3. The equitable restoration of the plaintiff's mortgage amounts to "relation back" which cannot alter the record priority of the federal tax liens. The court's order denying the plaintiff's motion for summary judgment rejected this argument, at least as the government had formulated it in its summary judgment objection. As previously articulated, the government's argument was based on Haas's alternative holding that "Treasury Regulations forbid application of a relation back principle to award an unperfected lien priority over the tax lien." 31 F.3d at 1091 (citing 26 C.F.R. § 301.6323(h)-1). In declining to adopt that holding, this court reasoned that (1) the Haas court had mistakenly treated equitable reinstatement as a form of relation back, and (2) in any event, "this aspect of Haas was squarely rejected by our court of appeals in Progressive." 2011 DNH 056, 14-17.
The government's motion for reconsideration does not address this second conclusion, apart from a single sentence that Progressive "never analyzes" the relevant Treasury Regulations.5 But that criticism of Progressive does not change the fact that its holding — again, that federal law allows the use of a state-law equitable doctrine to restore a mistakenly discharged mortgage to a prior position over federal tax liens — simply cannot be reconciled with Haas's holding that doing so amounts to an impermissible use of "relation back" under the Treasury Regulations. So, as this court explained in its prior order, it must follow Progressive, "whatever it may think of the decision to the contrary in Haas." Id. at 17. It bears repeating that following controlling authority is not a manifest error of law.
4. Progressive is "distinguishable." The government explains that in Progressive, the plaintiff's mortgage "was recorded and in effect" at the time the notices of tax liens were filed, but was later "released in ignorance of the tax liens" when the plaintiff refinanced the mortgage and recorded a new one. Here, in contrast the plaintiff had already discharged its mortgage as of record by the time the notices of tax liens were filed. Thus, the government maintains, while the result in Progressive served "to restore the parties to their original priorities," i.e., prior to the mistaken discharge, "granting [the plaintiff] priority here would not restore the parties to the status quo, but instead place [it] into a position that it never rightfully occupied." Indeed, the government argues, the plaintiff here is in the same situation as the holder "of an unrecorded mortgage that was executed, but not recorded, prior to a subsequent lien being filed."
In the summary judgment order, however, this court rejected the government's attempt to liken a mistakenly discharged mortgage to an unrecorded one as inconsistent with New Hampshire law, 2011 DNH 056, 13 n.4, and the government does not even argue that conclusion was wrong, let alone manifestly so.
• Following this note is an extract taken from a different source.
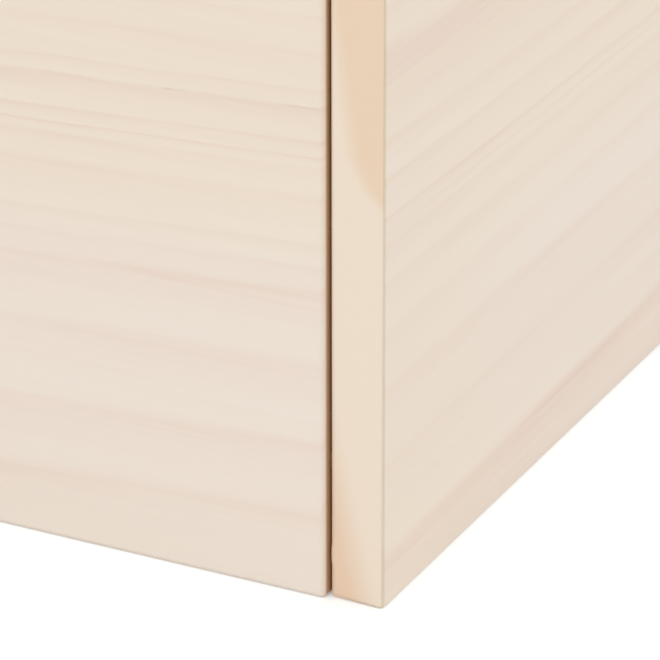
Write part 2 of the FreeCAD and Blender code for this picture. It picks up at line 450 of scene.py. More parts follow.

And the argument the government does make misses the point. Yet again, this court relied on Progressive for the proposition that "federal law does not render the doctrine of equitable reinstatement inapplicable here." Id. at 18-19. It did not rely on Progressive to find the doctrine applicable here, which, as the government seems to acknowledge, is a question of New Hampshire law, not the Massachusetts law discussed in Progressive. This court did reject the government's argument that the plaintiff was not entitled to equitable reinstatement as a matter of New Hampshire law, but that ruling relied on state law, not on Progressive, id. at 23-28, and, again, the government does not even claim that ruling was wrong. So the government's argument that Progressive is "distinguishable" because there, unlike here, the mistaken discharge followed rather than preceded the federal tax liens, fails to show any error, manifest or otherwise, in the summary judgment order.
Finally, the government challenges the court's procedural ruling that it could not consider the government's request for summary judgment in its favor, contained in a sentence or two of its objection, because of L.R. 7.1(a)(1), quoted at the outset. The government emphasizes that a court has the power to enter summary judgment sua sponte, see, e.g., Sanchez v. Triple-S Mgmt. Corp., 492 F.3d 1, 7 (1st Cir. 2007), or against the party who moves for summary judgment, see Fed. R. Civ. P. 56(f)(1). Of course, while there is no doubt that a court can do those things, it does not follow that a court errs — let alone manifestly — by not doing them, even if, as the government says is the case here, the non-moving party is entitled to summary judgment so that withholding that relief "would serve no practical purpose."
In any event, the government is not entitled to summary judgment here, because, as this court previously ruled, "the court of appeals has rejected the argument that federal law bars the equitable reinstatement of a mortgage to a position of seniority over federal tax liens." 2011 DNH 056, 2 (citing Progressive, 79 F.3d at 1234-35). The government clearly disagrees with the court of appeals and, in fairness, at least one other federal circuit court has seen the issue differently. The proper means for voicing that disagreement, however, is not by asking this court to reconsider its decision to follow binding circuit precedent, but by asking the court of appeals to reconsider that precedent through the appropriate mechanisms.
Until those mechanisms become available, however, the plaintiff is entitled to pursue its claim in this court. The government's motion for reconsideration or, in the alternative, for leave to file a summary judgment motion (document no. 19) is DENIED. The case is scheduled for a final pretrial conference on October 11, 2011 at 10:30 a.m., the bench trial is scheduled for October 17, 2011 at 9:30 a.m. and the parties' final pretrial filings are due accordingly.